Freud está citado entre os dez escritores mais lidos do século XX e entre as dez pessoas mais influentes deste século. Suas contribuições para a nossa cultura e nosso tempo são tantas e tão amplas que seria impossível descrevê-las neste espaço. Uma delas, simples e relevante, é a respeito da angústia. Freud ensinou que a angústia tem a função de sinal, ou seja, de indicar quando existe algum risco de que o sujeito sofra um traumatismo mais grave. Esse sinal de angústia permite a mobilização de defesas e evita que o pior aconteça. Além disso, a angústia é um sinal de que algo não vai bem com a pessoa, como se fosse uma febre psíquica, um sinal de alerta, e não a própria doença.
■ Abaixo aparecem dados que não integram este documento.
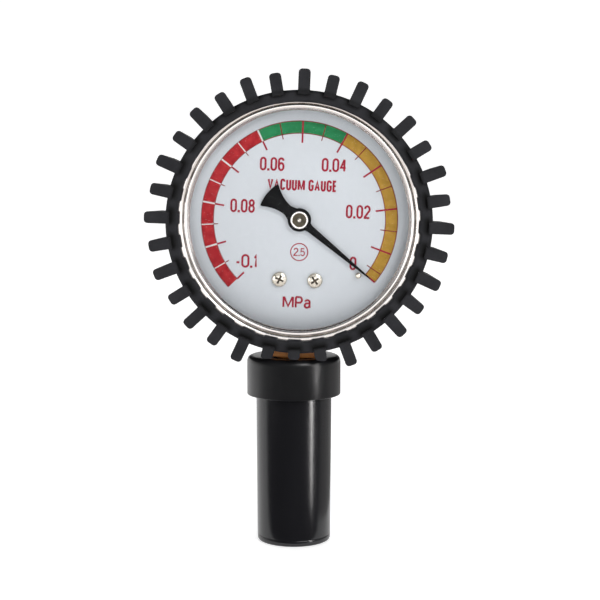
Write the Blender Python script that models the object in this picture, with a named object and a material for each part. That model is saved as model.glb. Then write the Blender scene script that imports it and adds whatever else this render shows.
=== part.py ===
"""Hand-held dial vacuum gauge in a lugged rubber boot, standing on its plug-in barrel.

Millimetres are used for every size below and become metres when a mesh is made.
The origin is the middle of the barrel's lower end, +Z is up, and the dial faces -Y.
Head parts are drawn around the dial centre: x to the right, z up and y towards the back.
"""
import math

import bmesh
import bpy
from mathutils import Matrix, Vector

MM = 0.001
ROUND_STEPS = 48

# The head leans a little to the right on its stem, about a point inside the collar.
LEAN = math.radians(2.2)
LEAN_Z = 46.0
LEAN_TO_DIAL = 41.0

# Barrel and collar, measured from the origin.
BARREL_BOTTOM_R = 9.9
BARREL_TOP_R = 10.2
BARREL_BORE_R = 8.0
BARREL_TOP_Z = 45.2
COLLAR_R = 12.6
COLLAR_HOLE_R = 5.4
COLLAR_SKIRT_BORE_R = 10.55
COLLAR_BOTTOM_Z = 39.9
COLLAR_CEILING_Z = 45.5
COLLAR_TOP_Z = 49.0

# Rubber boot.
BOOT_R = 34.6
BOOT_LIP_R = 30.9
BOOT_HALF_DEPTH = 13.0
LUG_COUNT = 32
LUG_LONG_R = 40.0
LUG_SHORT_R = 39.3
LUG_INNER_R = 33.4
LUG_WIDTH = 2.95
LUG_HALF_DEPTH = 14.0
LUG_TRIM_Z = -36.0
TRIMMED_LUG_SPREAD = 20.0

# Gauge head: depths run from the front, which is negative.
BEZEL_R = 32.5
BEZEL_OPENING_R = 28.5
LENS_R = 30.8
CASE_R = 31.0
CASE_BORE_R = 30.2
CASE_BACK_Y = (10.4, 11.4)
DIAL_R = 29.6
DIAL_Y = (-4.6, -4.1)
DIAL_SCREW_X = 4.7
DIAL_SCREW_Z = -15.9
STOP_PIN_R = 21.4
STOP_PIN_ANGLE = -41.2
CASE_SCREW_X = 3.8
CASE_SCREW_Z = -13.5
VENT_Z = 14.0

# Stem: a turned shank, a square for the spanner and a block that carries the movement.
STEM_HALF = 6.0
SHANK_R = 4.85
SHANK_BOTTOM = -48.2
SHOULDER_Z = -36.4
SQUARE_TOP_Z = -33.0
STEM_BORE_R = 1.6
BORE_TOP_Z = -32.0
NUT_CORNER_R = 7.5
NUT_Z = (-46.9, -42.9)
PORT_Y = 4.5
PORT_Z = -20.4

# Movement.
FRONT_PLATE_Y = (-3.3, -2.6)
BACK_PLATE_Y = (0.2, 0.9)
PLATE_CORNERS = ((-8.0, -18.6), (7.2, -18.6), (7.2, 5.0), (-8.0, 5.0))
PILLARS = {"left": (-6.5, 3.4), "right": (5.8, 3.4), "lower": (-6.5, -12.5)}
MOVEMENT_SCREWS = {"upper": (-3.6, -8.5), "lower": (-3.6, -15.0)}
SECTOR_PIVOT = (3.5, -12.0)
MODULE = 0.25
PINION_TEETH = 10
SECTOR_TEETH = 90
SECTOR_ARC_TEETH = 11
ADDENDUM = 0.2
DEDENDUM = 0.35
TOOTH_TIP = 0.14
TOOTH_PITCH_WIDTH = 0.30
TOOTH_ROOT = 0.36
SECTOR_Y = (-1.9, -1.1)
TAIL_LENGTH = 5.6
TAIL_ANGLE = -25.0
LINK_Y = (-0.8, -0.3)
TIP_PIVOT = (-2.0, 4.8)
TIP_PIN = (13.0, -8.5)
ARBOR_R = 0.55
PIN_R = 0.45
PIN_HOLE_R = 0.8

# Bourdon tube.
TUBE_R = 21.5
TUBE_START = 252.0
TUBE_END = -26.0
TUBE_Y = 4.5
TUBE_HALF_WIDTH = 3.5
TUBE_HALF_THICKNESS = 1.2
TUBE_WALL = 0.35

# Pointer.
ZERO_ANGLE = -37.5
POINTER_Y = (-5.7, -5.4)
POINTER_LENGTH = 24.6
POINTER_HUB_R = 3.1
POINTER_TAIL_R = 11.1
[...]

Vivemos numa época em que a angústia recebe sempre uma conotação negativa, sendo combatida como se ela fosse a própria doença, e não um sinal ou sintoma: confunde-se enfermidade e sintoma. Para aprofundar esta e outras questões importantes homenageamos, no dia 06 de maio, no PROJETO – Associação Científica de Psicanálise, o aniversário de Freud bem a seu modo, com trabalho. Tivemos uma reunião científica sobre a difícil tarefa que o jovem profissional da psicologia enfrenta para escolher, dentro da vasta quitanda de ofertas de terapias disponíveis, um caminho profissional sério e comprometido a seguir.